### Exercise aim
Give back, exactly as written, the lines from the beginning of the listing through the one that contains "from mathutils import Vector".
======== Available data
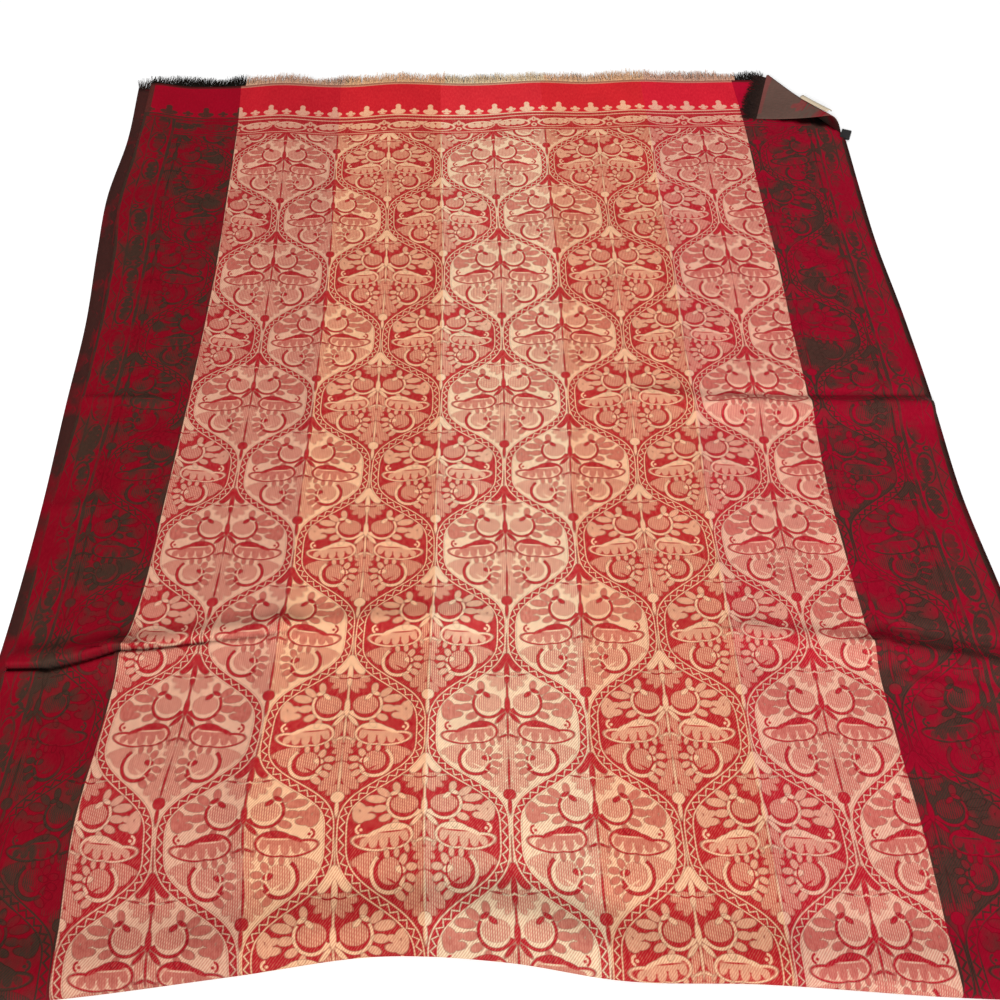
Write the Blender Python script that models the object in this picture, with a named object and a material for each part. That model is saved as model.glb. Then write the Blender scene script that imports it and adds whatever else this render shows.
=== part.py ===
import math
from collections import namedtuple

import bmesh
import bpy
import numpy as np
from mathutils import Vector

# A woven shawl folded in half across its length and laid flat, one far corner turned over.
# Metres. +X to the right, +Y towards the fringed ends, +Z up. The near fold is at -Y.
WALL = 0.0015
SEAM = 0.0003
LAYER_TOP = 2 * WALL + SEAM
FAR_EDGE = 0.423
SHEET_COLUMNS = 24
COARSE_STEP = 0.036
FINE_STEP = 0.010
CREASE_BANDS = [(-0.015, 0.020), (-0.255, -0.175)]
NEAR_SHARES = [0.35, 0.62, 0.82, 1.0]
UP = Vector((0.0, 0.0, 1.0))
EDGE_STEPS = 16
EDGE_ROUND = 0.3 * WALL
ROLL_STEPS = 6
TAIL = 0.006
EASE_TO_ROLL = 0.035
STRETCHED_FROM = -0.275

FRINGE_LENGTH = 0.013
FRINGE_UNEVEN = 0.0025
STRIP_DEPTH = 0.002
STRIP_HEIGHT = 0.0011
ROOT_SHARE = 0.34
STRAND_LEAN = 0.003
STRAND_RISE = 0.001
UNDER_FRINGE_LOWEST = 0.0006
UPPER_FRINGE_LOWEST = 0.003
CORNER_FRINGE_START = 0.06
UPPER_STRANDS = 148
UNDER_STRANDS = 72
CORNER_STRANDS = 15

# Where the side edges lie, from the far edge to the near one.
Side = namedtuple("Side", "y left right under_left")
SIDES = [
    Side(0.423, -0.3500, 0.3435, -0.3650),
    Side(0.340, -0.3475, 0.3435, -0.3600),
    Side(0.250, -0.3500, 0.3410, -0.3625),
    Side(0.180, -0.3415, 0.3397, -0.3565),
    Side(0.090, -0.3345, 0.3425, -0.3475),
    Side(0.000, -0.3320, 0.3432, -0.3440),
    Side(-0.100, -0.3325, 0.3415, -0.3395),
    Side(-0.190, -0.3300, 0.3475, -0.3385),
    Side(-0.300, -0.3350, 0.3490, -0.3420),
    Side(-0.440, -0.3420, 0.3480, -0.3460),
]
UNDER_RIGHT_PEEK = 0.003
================
### Answer to the task
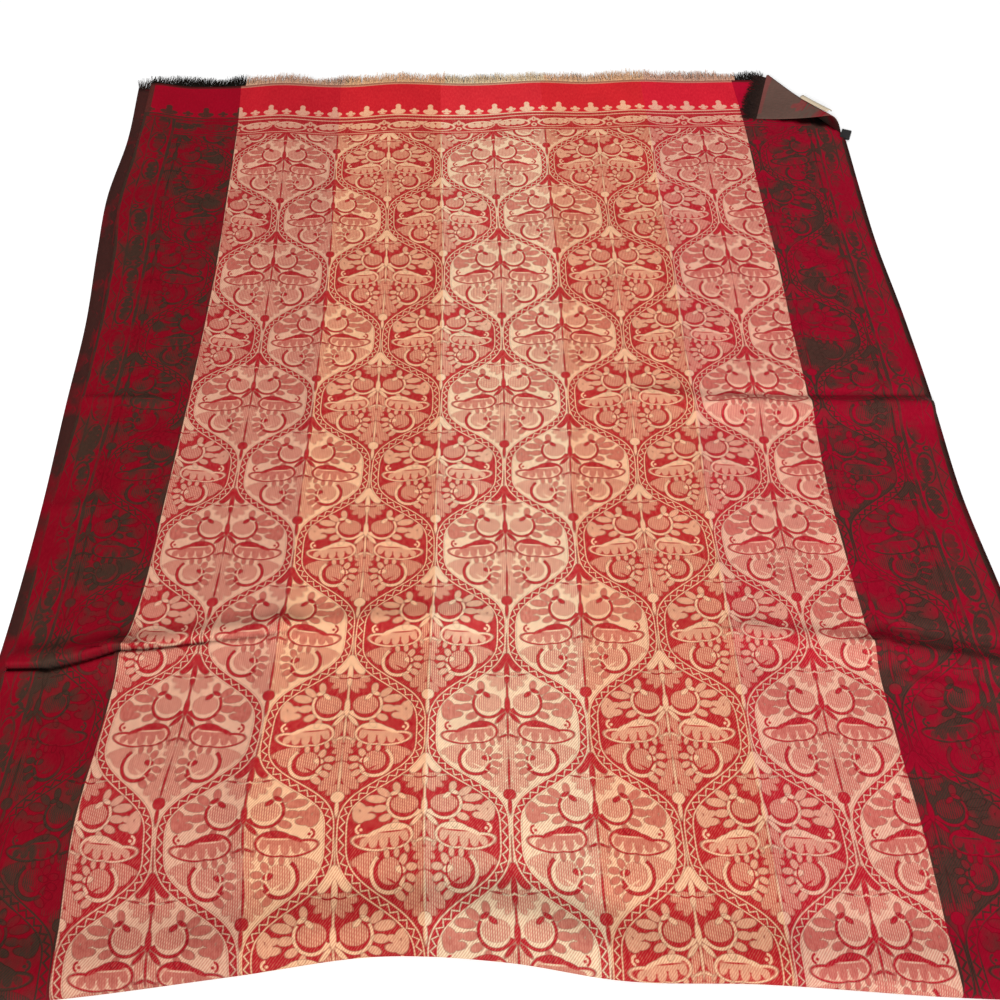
Write the Blender Python script that models the object in this picture, with a named object and a material for each part. That model is saved as model.glb. Then write the Blender scene script that imports it and adds whatever else this render shows.
=== part.py ===
import math
from collections import namedtuple

import bmesh
import bpy
import numpy as np
from mathutils import Vector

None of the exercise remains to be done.